Overall, the searching didn’t prove too tricky. There were a couple of interesting looking tracks relating to almost every search – the major exception being Gluttony. Probably unsurprising that it isn’t in the title of that many songs on that site, or indeed in the rest of the musical world I imagine. I only found two songs that were free to download containing that word, both from albums realting to the seven deadly sins,  so had to go along with those. The rest led to me creating long lists normally between half and a whole dozen, that I inevitably whittled down to two or three.

The search also proved interesting in how it showed up some trends in the ways certain types of musicians use Bandcamp. I had hoped to use more folk or acoustic acts, but all the acts that used those tags were charging for their music. Bands generally seemed to want more in return for downloading than the more electronic artists. I’d speculate that this might have something to do with their having made more of a financial outlay on instruments and what have you than the people composing stuff at home on their computers, but I don’t really know. It could be that they’re more set in the old ways of the music industry and feel that they can charge for recordings as they might well have for physical releases in the past. Perhaps they simply feel their recordings are worth the admittedly tiny costs they charging. I couldn’t say. A couple of the people I eventually downloaded stuff from required that I join their mailing lists before I could have any of their music, which is a fairly minor payment and possibly the best way of creating a continued interest in their output. I’ve yet to receive any mail outs from either of them, so it’s possibly not.

Deciding what I could and couldn’t use from the long lists then came down to timings. I had to aim to get as close to seventy-nine minutes and fifty-five as I possibly could, seeing as my PC really isn’t happy trying to fill in those last five seconds on a CDR. I think what I eventually came up with was 79:57. I could stand to risk losing 2 seconds off the end, so I went for it.

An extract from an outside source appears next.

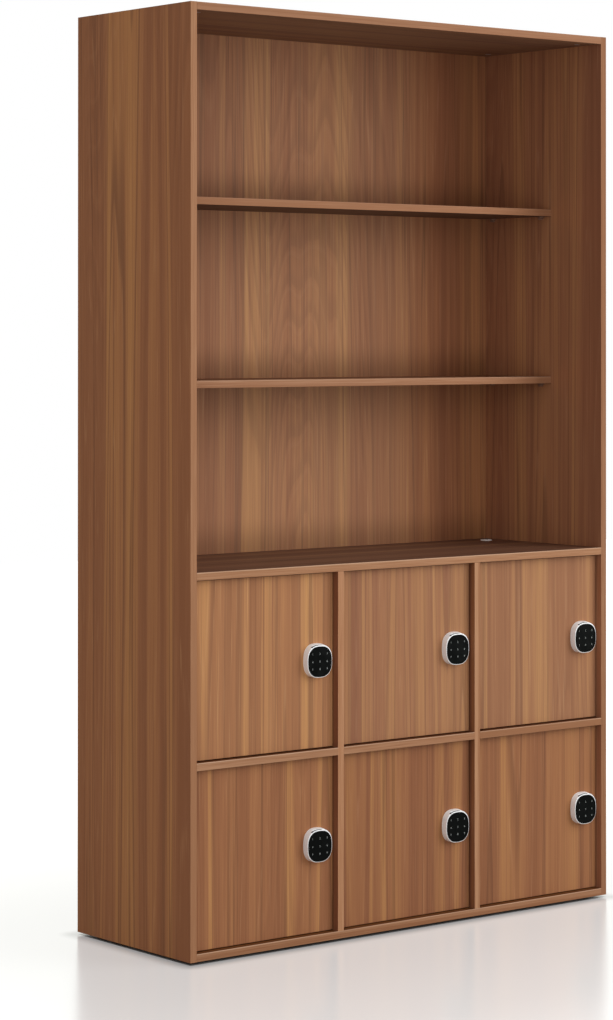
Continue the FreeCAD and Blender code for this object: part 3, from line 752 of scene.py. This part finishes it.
def digitFinish(look):
    material, tree, shader = startMaterial("digitPrint")
    fleck = noise(tree, objectPlace(tree), look["flecks"])
    worn = tuple(look["wornShare"] * value for value in look["tint"])
    feed(tree, shader.inputs["Base Color"], ramp(tree, fleck, [(0.3, worn), (0.7, look["tint"])]))
    feed(tree, shader.inputs["Roughness"], look["roughness"])
    return material


def joinShapes(name, shapes, material, body):
    # several closed shapes, each as points and faces, in one mesh
    allPoints = []
    allFaces = []
    start = 0
    for points, faces in shapes:
        allPoints.append(points)
        allFaces += [[start + corner for corner in face] for face in faces]
        start += len(points)
    mesh = bpy.data.meshes.new(name)
    mesh.from_pydata(np.vstack(allPoints).tolist(), [], allFaces)
    mesh.materials.append(material)
    piece = bpy.data.objects.new(name, mesh)
    scene.collection.objects.link(piece)
    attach(piece, body)
    return piece


digitShapes = [digitShape(str(number), digits) for number in range(1, 10)]
digitMaterial = digitFinish(digits)
for locker in lockers:
    low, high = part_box("keypad_face_" + locker)
    middle = (low + high) / 2
    shapes = []
    for number, (points, faces) in enumerate(digitShapes):
        x = middle.x + digits["columnPlaces"][number % 3]
        z = middle.z + digits["rowPlaces"][number // 3]
        placed = np.column_stack((x + points[:, 0], low.y - points[:, 2], z + points[:, 1]))
        shapes.append((placed, faces))
    joinShapes("keypad_digits_" + locker, shapes, digitMaterial, "door_" + locker + "_leaf")
print("digits on", len(lockers), "keypads")


# Screws: a domed head with a cross recess

screwLook = {
    "radius": 0.0036,
    "rise": 0.0011,
    "crossReach": 0.62,
    "crossWidth": 0.14,
    "crossDepth": 0.0009,
    "ringShares": (0.12, 0.28, 0.45, 0.6, 0.68, 0.8, 0.92, 1.0),
    "turns": 32,
}


def screwHead(centre, outward, look, scale=1.0):
    # height = rise * (1 - share^2 / 2), less the recess where the point lies in a bar of the cross
    shares = np.array(look["ringShares"])
    angles = np.arange(look["turns"]) * 2 * math.pi / look["turns"]
    share, angle = np.meshgrid(shares, angles, indexing="ij")
    a = share * np.cos(angle)
    b = share * np.sin(angle)
    inBar = (np.minimum(abs(a), abs(b)) < look["crossWidth"]) & (share < look["crossReach"])
    height = look["rise"] * (1 - share ** 2 / 2) - look["crossDepth"] * inBar
    # the last ring again, down on the seat
    a = np.vstack((a, a[-1:]))
    b = np.vstack((b, b[-1:]))
    height = np.vstack((height, np.zeros(look["turns"])))
    poles = np.array([[0, 0, look["rise"] - look["crossDepth"]], [0, 0, 0]])
    flat = np.column_stack((a.ravel(), b.ravel(), height.ravel()))
    points = np.vstack((poles, flat)) * [look["radius"], look["radius"], 1.0] * scale
    ringCount, turns = a.shape
    index = 2 + np.arange(ringCount * turns).reshape(ringCount, turns)
    after = np.roll(index, -1, axis=1)
    quads = np.stack((index[:-1], index[1:], after[1:], after[:-1]), axis=-1).reshape(-1, 4).tolist()
    cap = np.column_stack((np.zeros(turns, int), index[0], after[0])).tolist()
    foot = np.column_stack((np.ones(turns, int), after[-1], index[-1])).tolist()
    outward = Vector(outward)
    side = outward.orthogonal().normalized()
    other = outward.cross(side)
    basis = np.array([side, other, outward])
    return np.array(centre) + points @ basis, quads + cap + foot


hardware = {
    "hingeInset": 0.080,
    "cupFromEdge": 0.0225,
    "cupWingReach": 0.027,
    "cupFlange": 0.001,
    "plateThick": 0.002,
    "armThick": 0.0024,
    "plateScrewPlace": 0.0305,
    "plateWingReach": 0.024,
    "doorGap": 0.002,
    "strikeScrewPlace": 0.014,
    "strikeThick": 0.0015,
    "strikeScrewScale": 0.9,
    "caseScrewInset": 0.007,
    "caseScrewScale": 0.7,
}


def hingeLevels(locker):
    low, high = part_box("door_" + locker)
    return [low.z + hardware["hingeInset"], high.z - hardware["hingeInset"]]


plateScrews = []
strikeScrews = []
strikeLow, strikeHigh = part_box("strike_plates")
for locker in lockers:
    leaf = "door_" + locker + "_leaf"
    doorLow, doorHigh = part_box("door_" + locker)
    plateFace = doorLow.x - hardware["doorGap"] + hardware["plateThick"]
    plateScrewY = doorHigh.y + hardware["plateScrewPlace"]
    cupScrews = []
    for z in hingeLevels(locker):
        for side in (-1, 1):
            centre = (doorLow.x + hardware["cupFromEdge"], doorHigh.y + hardware["cupFlange"],
                      z + side * hardware["cupWingReach"])
            cupScrews.append(screwHead(centre, (0, 1, 0), screwLook))
            centre = (plateFace, plateScrewY, z + side * hardware["plateWingReach"])
            plateScrews.append(screwHead(centre, (1, 0, 0), screwLook))
        centre = (plateFace + hardware["armThick"], plateScrewY, z)
        plateScrews.append(screwHead(centre, (1, 0, 0), screwLook))
    joinShapes("hinge_cup_screws_" + locker, cupScrews, finishes["steel"], leaf)

    faceLow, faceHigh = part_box("keypad_face_" + locker)
    strikeFace = doorHigh.x + hardware["doorGap"] - hardware["strikeThick"]
    for side in (-1, 1):
        centre = (strikeFace, (strikeLow.y + strikeHigh.y) / 2,
                  (faceLow.z + faceHigh.z) / 2 + side * hardware["strikeScrewPlace"])
        strikeScrews.append(screwHead(centre, (-1, 0, 0), screwLook, hardware["strikeScrewScale"]))

    caseLow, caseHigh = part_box("lock_case_" + locker)
    inset = hardware["caseScrewInset"]
    caseScrews = [screwHead((x, caseHigh.y, z), (0, 1, 0), screwLook, hardware["caseScrewScale"])
                  for x in (caseLow.x + inset, caseHigh.x - inset)
                  for z in (caseLow.z + inset, caseHigh.z - inset)]
    joinShapes("lock_case_screws_" + locker, caseScrews, finishes["steel"], leaf)
joinShapes("hinge_plate_screws", plateScrews, finishes["steel"], "carcass")
joinShapes("strike_screws", strikeScrews, finishes["steel"], "carcass")
print("screws placed")


# Floor, lights and world

floorLook = {
    "reach": 9.0,
    "tint": (0.36, 0.36, 0.36, 1.0),
    "paleRoughness": 0.9,
    # the glow is lower near the cabinet, as painted shade round it
    "glowNear": 0.75,
    "glowFar": 1.0,
    "glowFade": 1.3,
    # painted contact shadow beside the cabinet
    "contactShare": 0.5,
    "contactFade": 0.05,
    "mirrorRoughness": 0.2,
    "mirrorTint": (0.99, 1.003, 0.945, 1.0),
    "mirrorShare": 0.42,
    "mirrorReach": 0.6,
    "mirrorFade": 1.9,
}


def fromFootprint(tree):
    # the distance on the floor from the rectangle that the cabinet stands on
    place = objectPlace(tree)
    low, high = cadBounds
    squares = []
    for axis in range(2):
        offset = offMiddle(tree, place, axis, low[axis], high[axis])
        gap = calc(tree, "MAXIMUM", calc(tree, "SUBTRACT", offset, (high[axis] - low[axis]) / 2), 0.0)
        squares.append(calc(tree, "POWER", gap, 2.0))
    return calc(tree, "SQRT", calc(tree, "ADD", *squares))


def makeFloor(look):
    # a pale floor that glows only for the camera and in reflections, less near the cabinet as painted shade,
    # under a soft mirror that fades away
    reach = look["reach"]
    mesh = bpy.data.meshes.new("floor")
    corners = [(-reach, -reach, 0), (reach, -reach, 0), (reach, reach, 0), (-reach, reach, 0)]
    mesh.from_pydata(corners, [], [(0, 1, 2, 3)])
    material, tree, shader = startMaterial("floor_pale")
    feed(tree, shader.inputs["Base Color"], look["tint"])
    feed(tree, shader.inputs["Roughness"], look["paleRoughness"])
    feed(tree, shader.inputs["Specular IOR Level"], 0.0)
    rays = put(tree, "ShaderNodeLightPath")
    seen = calc(tree, "MAXIMUM", rays.outputs["Is Camera Ray"],
                calc(tree, "MAXIMUM", rays.outputs["Is Glossy Ray"], rays.outputs["Is Transmission Ray"]))
    away = fromFootprint(tree)
    # painted shade: the glow is lower near the cabinet and rises with distance
    strength = spread(tree, away, 0.0, look["glowFade"], look["glowNear"], look["glowFar"])
    # painted contact shadow: less glow close to the cabinet and none under it
    contactShadow = spread(tree, away, 0.0, look["contactFade"], look["contactShare"], 1.0)
    contactShadow = calc(tree, "MULTIPLY", contactShadow, calc(tree, "GREATER_THAN", away, 0.0))
    strength = calc(tree, "MULTIPLY", strength, contactShadow)
    glow = put(tree, "ShaderNodeEmission")
    feed(tree, glow.inputs["Strength"], calc(tree, "MULTIPLY", seen, strength))
    pale = put(tree, "ShaderNodeAddShader")
    feed(tree, pale.inputs[0], shader.outputs[0])
    feed(tree, pale.inputs[1], glow.outputs[0])
    mirror = put(tree, "ShaderNodeBsdfGlossy")
    feed(tree, mirror.inputs["Roughness"], look["mirrorRoughness"])
    feed(tree, mirror.inputs["Color"], look["mirrorTint"])
    share = spread(tree, away, look["mirrorReach"], look["mirrorFade"], look["mirrorShare"], 0.0)
    mixer = put(tree, "ShaderNodeMixShader")
    feed(tree, mixer.inputs[0], calc(tree, "MULTIPLY", share, rays.outputs["Is Camera Ray"]))
    feed(tree, mixer.inputs[1], pale.outputs[0])
    feed(tree, mixer.inputs[2], mirror.outputs[0])
    feed(tree, tree.nodes["Material Output"].inputs["Surface"], mixer.outputs[0])
    mesh.materials.append(material)
    floor = bpy.data.objects.new("floor", mesh)
    scene.collection.objects.link(floor)


makeFloor(floorLook)

lamps = {
    "key": {"place": (2.53, -3.02, 1.75), "aim": (0.0, 0.0, 1.0), "size": 3.0, "power": 73.5},
    "fill": {"place": (-2.57, -3.06, 1.15), "aim": (0.0, 0.0, 1.0), "size": 2.6, "power": 31.0},
    "high": {"place": (1.91, -2.28, 3.68), "aim": (0.0, 0.0, 1.0), "size": 2.0, "power": 20.0},
}


def makeLamp(name, look):
    data = bpy.data.lights.new(name, "AREA")
    data.size = look["size"]
    data.energy = look["power"]
    lamp = bpy.data.objects.new(name, data)
    lamp.visible_camera = False
    lamp.location = look["place"]
    aim = Vector(look["aim"]) - Vector(look["place"])
    lamp.rotation_euler = aim.to_track_quat("-Z", "Y").to_euler()
    scene.collection.objects.link(lamp)


for name, look in lamps.items():
    makeLamp(name, look)

ambient = {"strength": 0.5, "tint": (1.0, 0.99, 0.975, 1.0)}


def makeWorld(look):
    # soft light on the object, and plain white for the camera and in reflections
    world = bpy.data.worlds.new("studio")
    scene.world = world
    world.use_nodes = True
    tree = world.node_tree
    soft = tree.nodes["Background"]
    feed(tree, soft.inputs["Color"], look["tint"])
    feed(tree, soft.inputs["Strength"], look["strength"])
    backdrop = put(tree, "ShaderNodeBackground")
    feed(tree, backdrop.inputs["Color"], white)
    rays = put(tree, "ShaderNodeLightPath")
    seen = calc(tree, "MAXIMUM", rays.outputs["Is Camera Ray"], rays.outputs["Is Transmission Ray"])
    mixer = put(tree, "ShaderNodeMixShader")
    feed(tree, mixer.inputs[0], calc(tree, "MAXIMUM", seen, rays.outputs["Is Glossy Ray"]))
    feed(tree, mixer.inputs[1], soft.outputs[0])
    feed(tree, mixer.inputs[2], backdrop.outputs[0])
    feed(tree, tree.nodes["World Output"].inputs["Surface"], mixer.outputs[0])


makeWorld(ambient)
print("floor, lights and world set")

Next came the puns and the artwork. Of late I’ve been taking album covers, lightboxing (or ‘tracing’ as I believe it is sometimes known) them and then inserting a poorly drawn representation of my own fizog over the head of whoever released the original album. Following a bit of Google imaging, it occurred to me that the option with the most potential was Robbie Williams’ Sing When You’re Winning. The title’s double pun potential gave my compilation and this post their titles and led to me sketching something that looks a lot like this -

With everything put together it was simply a matter of waiting until the day to hear what I’d assembled. Which I did. And you know what? It wasn’t that bad a listen. I was expecting there to be at least one or two tracks that were unlistenably amateurish, but surprisingly there’s very little of that. Whether this is down to improved home studio technology, embarassment about releasing obviously poor material or just the success of my own selection process, I couldn’t say. Yes, there are a couple of things there that I really misjudged, but couldn’t have known about. The absence of rapping on almost all of the tracks tagged as being hip-hop is mildly frustrating. The vocals on that live track are horribly, horribly flat. The one that claimed to be 8-bit has far more band than Gameboy. But overall, it isn’t a bad selection. It even feels like one of my compilations, being frontloaded with the really interesting stuff before wandering off into a slightly duller series of selections before redeeming itself by the end. There are even some inspired segues, that I’m really rather pleased about. And the last track is just the right side of stupid, which is always pleasing to me. Here, see what you think -

Bad Lieutenants – Seven

Ghost Fight – Deadly/Chessboxing, Python

The Peoples Republic of Europe – Nicolae Carpathia Died For Your Sins

Crabon Tanso – Hearts & Lust

Mad Brainz – Third Circle: Gluttony

Eli Ot – Aquamarine Beyond Greed

Matt Dzugan – Half Anteater Half Sloth

Lich King – (Remix of the) Attack of the Wrath of the War of the Death of the Strike of the Sword of the Blood of the Beast

Voyaguers – Envy is Inevitable

Unkle Nancy & The Family Jewels – Put Your Pride Away

S.P.E.C.I.M.E.N – Seven Cities

Octopocalypse – Eleven Deadly’s Chin

Mentizid – Sins & Reset

Visited – Age Of Lust

Hoxvox – Belief: Gluttony

Geist – Kings of Greed

Allan’s Grand Day Out – Sloth

The Plasmas – Feel The Wrath Of The Nopino Goblins!

Haktrak – Malicious Envy

Pariah Carey – Batman Pride (Free The Jinjo)

Superhuman Happiness – 7, 6, 5, 4, 3, 2, 1

F. T. G – The Deadly Nightshade Overture

We Broke Symmetry – Immoderate Lust

Middlesex – Penis Envy Instrumental

I was going to embed every song into this post, but that killed my computer on the three occasions I tried to preview the post, so might have done yours too. But those are the 24 tracks that make up Sin When You’re Sinning. Give them a listen, they are worth it for the most part. If you like them, why not bung them some cash. God knows, I didn’t.